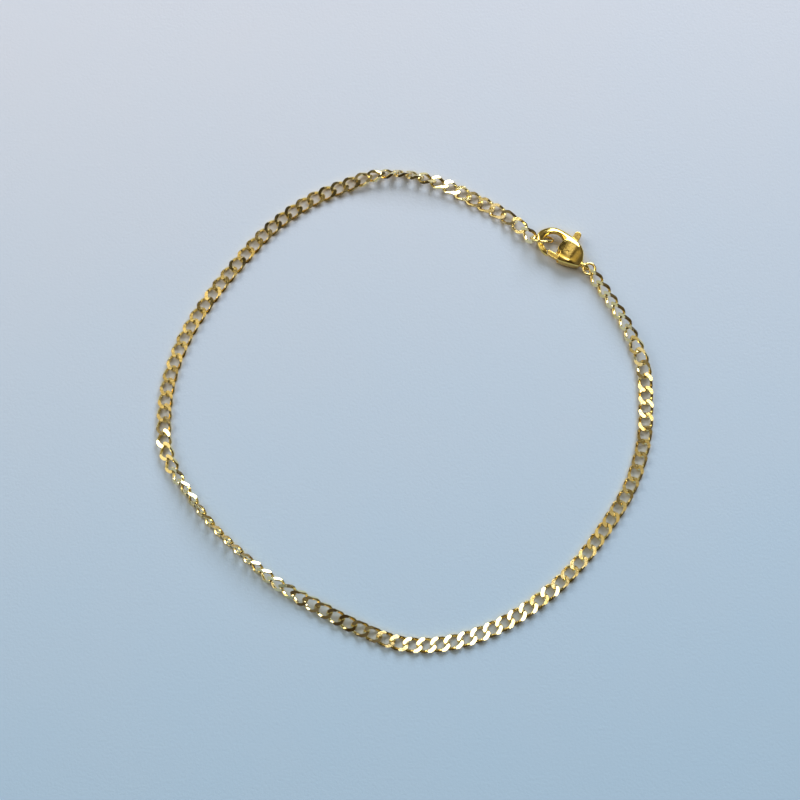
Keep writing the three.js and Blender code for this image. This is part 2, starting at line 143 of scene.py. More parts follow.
class Graph:
    """A node tree that is filled one call at a time."""

    def __init__(self, tree):
        self.tree = tree

    def node(self, kind, settings=None, values=None, output=0):
        made = self.tree.nodes.new(kind)
        for name, setting in (settings or {}).items():
            setattr(made, name, setting)
        for key, value in (values or {}).items():
            if isinstance(value, Value):
                self.tree.links.new(value.socket, made.inputs[key])
            else:
                made.inputs[key].default_value = value
        return Value(self, made.outputs[output]) if len(made.outputs) else made

    def blend(self, factor, first, second):
        """A colour between two, by a factor from 0 to 1."""
        return self.node("ShaderNodeMix", {"data_type": "RGBA"}, {0: factor, 6: first, 7: second}, 2)


# %% [markdown]
# ## Gold
#
# Gilt brass is a metal with a yellow base colour, and nearly all of its look comes from what it mirrors.
# What makes it real is small: the plating's colour drifts a little, the polish is uneven, and handling
# leaves hairline scratches. Each comes from noise on Object coordinates, at its own scale. The links also
# differ a little from one another, which an attribute on the chain carries.

# %% Gold finishes
def noise(graph, where, size_mm, detail=2.0):
    """Noise with features of about this size."""
    values = {"Vector": where, "Scale": 1 / (size_mm * MM), "Detail": detail}
    return graph.node("ShaderNodeTexNoise", None, values)


def gold(name, pale, deep, polish, unevenness, link_tones):
    """Polished gilt brass. `polish` is the roughness at its smoothest."""
    material = bpy.data.materials.new(name)
    material.use_nodes = True
    material.node_tree.nodes.clear()
    graph = Graph(material.node_tree)
    where = graph.node("ShaderNodeTexCoord", output=3)
    drift = noise(graph, where, size_mm=1.6)
    if link_tones:
        tone = graph.node("ShaderNodeAttribute", {"attribute_name": "link_tone"}, output=2)
        drift = 0.45 * drift + 0.55 * tone
    color = graph.blend(drift, (*deep, 1), (*pale, 1))
    smears = noise(graph, where, size_mm=0.5, detail=4.0)
    roughness = polish + unevenness * smears
    stretching = {"Vector": where, "Scale": (1, 9, 3), "Rotation": (0, 0, 0.7)}
    stretch = graph.node("ShaderNodeMapping", None, stretching)
    scratches = noise(graph, stretch, size_mm=0.5, detail=3.0)
    ripple = noise(graph, where, size_mm=0.7, detail=1.0)
    height = 0.35 * scratches + 0.65 * ripple
    bump_values = {"Strength": 0.35, "Distance": 0.03 * MM, "Height": height}
    normal = graph.node("ShaderNodeBump", None, bump_values)
    metal_values = {
        "Base Color": color,
        "Metallic": 1.0,
        "Roughness": roughness,
        "Normal": normal,
    }
    metal = graph.node("ShaderNodeBsdfPrincipled", None, metal_values)
    graph.node("ShaderNodeOutputMaterial", None, {"Surface": metal})
    return material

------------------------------

#### Exercise details
From the first line above through the line that contains "self.tree = tree", quote each line exactly. Output nothing more.

#### Final result
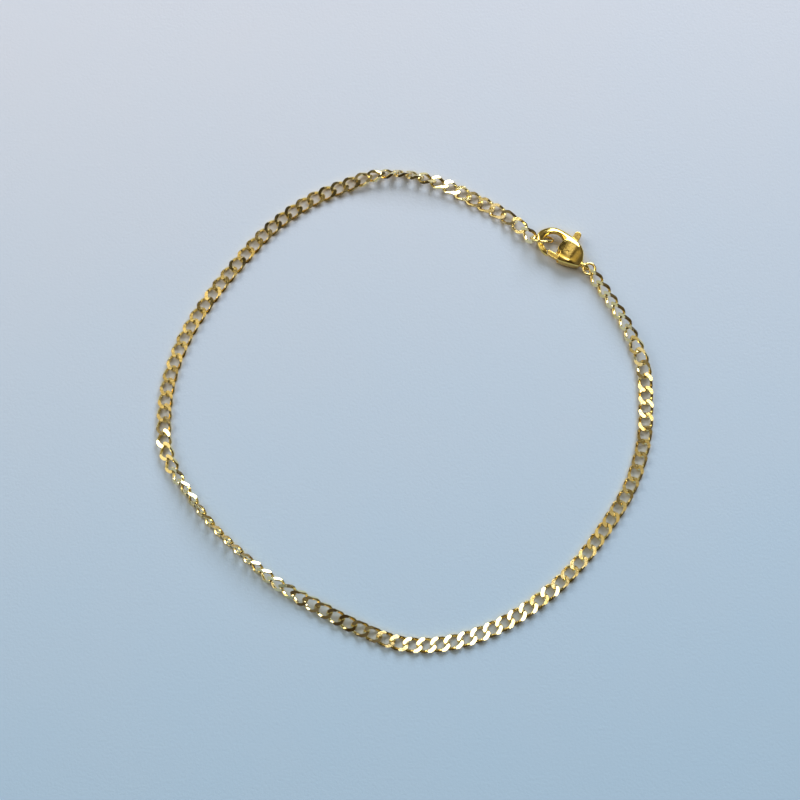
Keep writing the three.js and Blender code for this image. This is part 2, starting at line 143 of scene.py. More parts follow.
class Graph:
    """A node tree that is filled one call at a time."""

    def __init__(self, tree):
        self.tree = tree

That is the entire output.